Modern air quality sensors, like those from PurpleAir or the EPA’s AirNow network, essentially tell us how "thick" the air in our local jar is at any given moment. Understanding the mechanics behind a smog in a jar experiment makes those numbers feel a lot more real. When you see an AQI of 150, you should picture that trapped smoke swirling under the foil lid.

Actionable Steps for Better Air Quality

Knowing how smog works is the first step toward avoiding its worst effects. Here is how you can practically apply the lessons from the jar to your daily life.
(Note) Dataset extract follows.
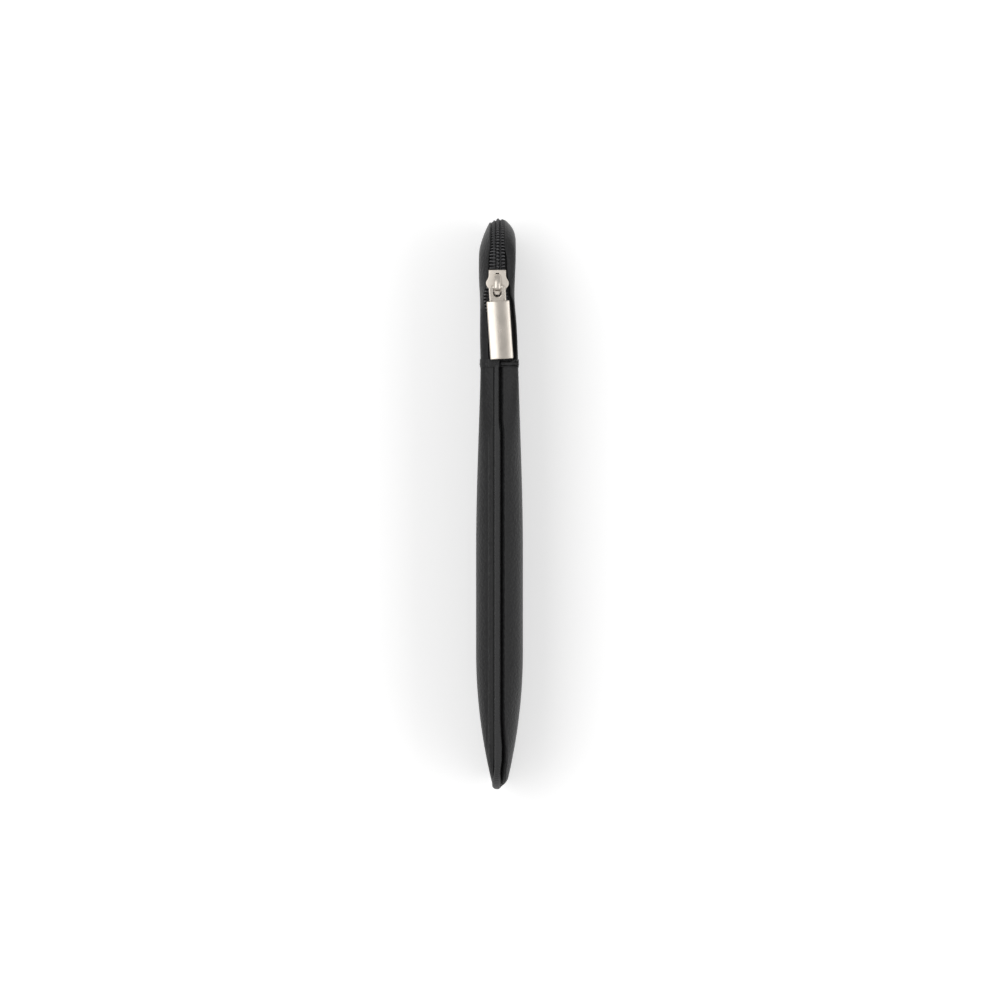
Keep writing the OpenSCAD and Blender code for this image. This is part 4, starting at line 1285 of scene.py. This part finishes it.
def neck_mesh(low):
    """The pull's neck with its D-shaped eye: round below, and above as wide as the bar is long."""
    a = np.linspace(0, 2 * np.pi, 240, endpoint=False)
    way = np.stack([np.cos(a), np.sin(a)], axis=-1)
    wide, tall = np.maximum(np.abs(way), 1e-6).T
    below = np.minimum(NECK_R / wide, (NECK_LAP - TAB_TOP) / tall)
    above = ((wide / NECK_R) ** NECK_POWER + (tall / NECK_TOP) ** NECK_POWER) ** (-1 / NECK_POWER)
    upper_bore = np.minimum(np.maximum(EYE_R, EYE_W / wide), EYE_TOP / tall)
    lower = way[:, 1] < 0
    rim, bore = np.where(lower, below, above), np.where(lower, EYE_R, upper_bore)
    eye = [SEAM_X, EYE_Y]
    return slab_mesh("neck", way * rim[:, None] + eye, way * bore[:, None] + eye, low, low + NECK_T,
                     NECK_EDGE, flat, hole=True)


def bar_mesh():
    """The pull's round bar, which turns under the cap: a cylinder across the neck, chamfered at its ends."""
    half = math.sqrt(NECK_R ** 2 - BAR_OFF ** 2)
    turn = np.linspace(0, 2 * np.pi, 32, endpoint=False)
    y, z = EYE_Y + BAR_OFF, HINGE[2]
    ends = [(-half, BAR_END_R), (BAR_CHAMFER - half, BAR_R), (half - BAR_CHAMFER, BAR_R), (half, BAR_END_R)]
    rings = [np.column_stack([np.full(32, SEAM_X + x), y + r * np.cos(turn), z + r * np.sin(turn)])
             for x, r in ends]
    return surface("bar", np.array(rings), wrap_u=True, cap_ends=True)


def tab_mesh(c, low):
    """The pull's tab: a bare plate with rounded edges, crowned across by a parabola."""
    w, end = c.tab_width / 2, TAB_TOP - c.tab_length
    line = resampled(rounded([(-w, end), (w, end), (w, TAB_TOP), (-w, TAB_TOP)], TAB_CORNER), 420)
    eye = [SEAM_X, EYE_Y]
    return slab_mesh("tab", line + eye, middle_line(line, end + w, TAB_TOP - w) + eye, low, low + TAB_T,
                     TAB_EDGE, lambda x, y: TAB_CROWN * (1 - ((x - SEAM_X) / w) ** 2))


def pull_mesh(c):
    """The pull: neck, bar and tab, turned a little aside about the middle of its eye."""
    low = HINGE[2] - NECK_T / 2
    mesh = joined("pull", [neck_mesh(low), bar_mesh(), tab_mesh(c, low)])
    return turned(mesh, PULL_TURN, (SEAM_X, EYE_Y))


# ---------------------------------------------------------------- operators

class PENCASE_OT_leather(bpy.types.Operator):
    """Makes the two leather panels with their folded and flanged edges"""
    bl_idname = "pencase.leather"
    bl_label = "Leather panels"

    def execute(self, context):
        c, tones = sizes(), colours()
        leather = leather_material("drum_dyed_leather", tones.leather, tones.leather_crease_shade)
        for side, node in ((FRONT, "front_panel"), (BACK, "back_panel")):
            piece = new_object(node + "_leather", panel_mesh(c, side), "case")
            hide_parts(node)
            dress(piece, leather)
        return {"FINISHED"}


class PENCASE_OT_binding(bpy.types.Operator):
    """Makes the ribbed binding round the bound edge"""
    bl_idname = "pencase.binding"
    bl_label = "Edge binding"

    def execute(self, context):
        c, tones = sizes(), colours()
        tape = woven_material("grosgrain_binding", tones.binding, 0.28 * MM, 0.62, 0.04 * MM)
        piece = new_object("ribbed_binding", binding_mesh(c), "case")
        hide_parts("edge_binding")
        dress(piece, tape)
        return {"FINISHED"}


class PENCASE_OT_hem(bpy.types.Operator):
    """Makes the hem band round the body and its row of stitches"""
    bl_idname = "pencase.hem"
    bl_label = "Hem band"

    def execute(self, context):
        c, tones = sizes(), colours()
        leather = leather_material("leather_hem", tones.leather, tones.leather_crease_shade)
        piece = new_object("hem_band_leather", band_mesh(c), "case")
        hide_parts("hem_band")
        dress(piece, leather)
        sewn = new_object("hem_stitches", hem_stitches_mesh(c), "case")
        dress(sewn, fibre_material("bonded_thread", tones.thread, 0.2 * MM, 0.5))
        return {"FINISHED"}


class PENCASE_OT_linings(bpy.types.Operator):
    """Gives the linings, the boards and the coils' cords their cloth and fibre"""
    bl_idname = "pencase.linings"
    bl_label = "Linings and boards"

    def execute(self, context):
        tones = colours()
        cloth = fibre_material("brushed_lining_cloth", tones.lining, 0.25 * MM, 0.8)
        board = fibre_material("bonded_fibre_board", tones.board, 0.4 * MM, 0.85)
        cord = fibre_material("twisted_cord", tones.thread, 0.15 * MM, 0.7)
        for side in ("front_", "back_"):
            dress(frame["nodes"][side + "lining"], cloth)
            dress(frame["nodes"][side + "interlining"], board)
            dress(frame["nodes"][side + "coil_cord"], cord)
        return {"FINISHED"}


class PENCASE_OT_zip(bpy.types.Operator):
    """Makes the two woven tapes and the two wound coils"""
    bl_idname = "pencase.zip"
    bl_label = "Zip chain"

    def execute(self, context):
        c, tones = sizes(), colours()
        weave = woven_material("woven_zip_tape", tones.tape, 0.35 * MM, 0.75, 0.05 * MM)
        filament = filament_material("drawn_polyester_filament", tones.coil)
        thread = fibre_material("zip_sewing_thread", tones.tape, 0.15 * MM, 0.7)
        for side, name in ((FRONT, "front_"), (BACK, "back_")):
            tape = new_object(name + "woven_tape", tape_mesh(c, side), "case")
            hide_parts(name + "tape")
            dress(tape, weave)
            coil = new_object(name + "wound_coil", coil_mesh(c, side), "case")
            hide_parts(name + "coil")
            dress(coil, filament)
            sewn = new_object(name + "coil_stitching", coil_thread_mesh(c, side), "case")
            dress(sewn, thread)
        return {"FINISHED"}


class PENCASE_OT_slider(bpy.types.Operator):
    """Makes the slider's body and cap, and finishes its spring and the zip's stops"""
    bl_idname = "pencase.slider"
    bl_label = "Slider"

    def execute(self, context):
        tones = colours()
        nickel = metal_material("satin_nickel_slider", tones.nickel, 0.36, 0.46)
        body = new_object("cast_slider_body", slider_mesh(), "slider")
        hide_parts("slider_body")
        dress(body, nickel)
        cap = new_object("cast_slider_cap", cap_mesh(), "slider")
        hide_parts("slider_cap")
        dress(cap, metal_material("rubbed_nickel_cap", tones.nickel, 0.28, 0.34))
        steel = metal_material("spring_steel", tones.steel, 0.2, 0.3)
        dress(frame["nodes"]["lock_spring"], steel)
        painted = painted_material("black_painted_staple", tones.thread)
        for node in ("near_stop", "far_stop"):
            dress(frame["nodes"][node], painted)
        return {"FINISHED"}


class PENCASE_OT_pull(bpy.types.Operator):
    """Makes the pull with its eye and crowned tab"""
    bl_idname = "pencase.pull"
    bl_label = "Pull tab"

    def execute(self, context):
        c, tones = sizes(), colours()
        pull = new_object("cast_pull", pull_mesh(c), "pull")
        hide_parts("pull_tab")
        dress(pull, metal_material("satin_nickel_pull", tones.nickel, 0.2, 0.28))
        return {"FINISHED"}


class PENCASE_OT_stage(bpy.types.Operator):
    """Makes the floor, the lamps, the world and the camera straight above"""
    bl_idname = "pencase.stage"
    bl_label = "Stage"

    def execute(self, context):
        scene = context.scene
        scene.view_settings.view_transform = "Standard"
        mesh = bpy.data.meshes.new("floor")
        corners = [(FLOOR_HALF * x, FLOOR_HALF * y, 0) for x, y in ((-1, -1), (1, -1), (1, 1), (-1, 1))]
        mesh.from_pydata(corners, [], [(0, 1, 2, 3)])
        floor = bpy.data.objects.new("floor", mesh)
        scene.collection.objects.link(floor)
        dress(floor, floor_material())
        world = bpy.data.worlds.new("studio")
        scene.world = world
        world.use_nodes = True
        world.node_tree.nodes.clear()
        tree = world.node_tree
        dim = add(tree, "ShaderNodeBackground", {"Color": (1, 1, 1, 1), "Strength": WORLD})
        white = add(tree, "ShaderNodeBackground", {"Color": (1, 1, 1, 1), "Strength": 1.0})
        path = add(tree, "ShaderNodeLightPath")
        both = add(tree, "ShaderNodeMixShader", {0: path.outputs["Is Camera Ray"], 1: dim.outputs[0],
                                                 2: white.outputs[0]})
        add(tree, "ShaderNodeOutputWorld", {"Surface": both.outputs[0]})
        for name, low, high, height, radiance in LAMPS:
            lamp = bpy.data.lights.new(name, "AREA")
            lamp.shape = "RECTANGLE"
            lamp.size, lamp.size_y = high[0] - low[0], high[1] - low[1]
            lamp.energy = radiance * math.pi * lamp.size * lamp.size_y
            box = bpy.data.objects.new(name, lamp)
            scene.collection.objects.link(box)
            box.location = ((low[0] + high[0]) / 2, (low[1] + high[1]) / 2, height)
            box.visible_camera = False
        camera = bpy.data.cameras.new("camera")
        camera.lens = camera.sensor_width * (CAMERA_Z - CASE_W) / VIEW_W
        camera.clip_end = 20.0
        seat = bpy.data.objects.new("camera", camera)
        scene.collection.objects.link(seat)
        seat.location = (*VIEW_CENTRE, CAMERA_Z)
        scene.camera = seat
        return {"FINISHED"}


def floor_material():
    """White acrylic sheet with a matt face: it carries the soft shadow and fades to the white behind."""
    material, tree = new_material("white_floor")
    shader = add(tree, "ShaderNodeBsdfDiffuse", {"Color": rgba("#fafafa")})
    glow = add(tree, "ShaderNodeEmission", {"Color": (1, 1, 1, 1), "Strength": FLOOR_GLOW})
    both = add(tree, "ShaderNodeAddShader", {0: shader.outputs[0], 1: glow.outputs[0]})
    path = add(tree, "ShaderNodeLightPath")
    direct = add(tree, "ShaderNodeMath", {0: path.outputs["Is Camera Ray"], 1: path.outputs["Is Glossy Ray"]},
                 operation="MAXIMUM")
    seen = add(tree, "ShaderNodeMixShader", {0: direct.outputs[0], 1: shader.outputs[0], 2: both.outputs[0]})
    add(tree, "ShaderNodeOutputMaterial", {"Surface": seen.outputs[0]})
    return material


class PENCASE_PT_panel(bpy.types.Panel):
    """Lists the pieces and the sizes and colours that they are made from"""
    bl_idname = "PENCASE_PT_panel"
    bl_label = "Pen Case"
    bl_space_type = "VIEW_3D"
    bl_region_type = "UI"
    bl_category = "Pen Case"

    def draw(self, context):
        for operator in OPERATORS:
            self.layout.operator(operator.bl_idname)
        for group in (context.scene.pen_case_sizes, context.scene.pen_case_colours):
            column = self.layout.column(align=True)
            for name in group.__annotations__:
                column.prop(group, name)


OPERATORS = (PENCASE_OT_leather, PENCASE_OT_binding, PENCASE_OT_hem, PENCASE_OT_linings, PENCASE_OT_zip,
             PENCASE_OT_slider, PENCASE_OT_pull, PENCASE_OT_stage)
CLASSES = (PenCaseSizes, PenCaseColours, *OPERATORS, PENCASE_PT_panel)


def register():
    for entry in CLASSES:
        bpy.utils.register_class(entry)
    bpy.types.Scene.pen_case_sizes = PointerProperty(type=PenCaseSizes)
    bpy.types.Scene.pen_case_colours = PointerProperty(type=PenCaseColours)


def unregister():
    del bpy.types.Scene.pen_case_colours
    del bpy.types.Scene.pen_case_sizes
    for entry in reversed(CLASSES):
        bpy.utils.unregister_class(entry)


def main():
    """Registers the add-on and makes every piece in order."""
    register()
    for operator in OPERATORS:
        group, name = operator.bl_idname.split(".")
        getattr(getattr(bpy.ops, group), name)()


if __name__ == "__main__":
    main()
  • Check the Inversion Forecast: In mountainous or valley regions, local news often predicts "inversion days." On these days, avoid wood-burning fireplaces, as you are essentially dropping more matches into a jar that is already sealed shut.
  • Invest in HEPA Filtration: If you live in a "smog-prone" area, your house can act like a secondary jar. A high-quality HEPA filter is designed to catch the particulate matter (the smoke) that the inversion traps.
  • Support Urban Canopy Projects: Trees and vegetation can help mitigate the "urban heat island" effect, which can sometimes influence local airflow and help break up minor temperature stabilities.
  • Monitor the AQI: Use apps to track particulate levels. If the "lid" is on your city, that is the day to skip the outdoor run and keep the windows closed.
  • Advocate for Emission Reductions: Since we can't control the weather patterns that trap air, the most effective solution is reducing the volume of pollutants we release. This means supporting cleaner transit and stricter industrial scrubbing standards.

The smog in a jar experiment isn't just a relic of 1970s science fairs. It is a fundamental lesson in atmospheric physics that explains the world we see out our windows every time the air turns hazy. It reminds us that we live in a closed system. The "jar" is our atmosphere, and the "lid" is a natural part of how our planet moves air. Our only real job is to make sure the air inside stays clear enough for us to breathe.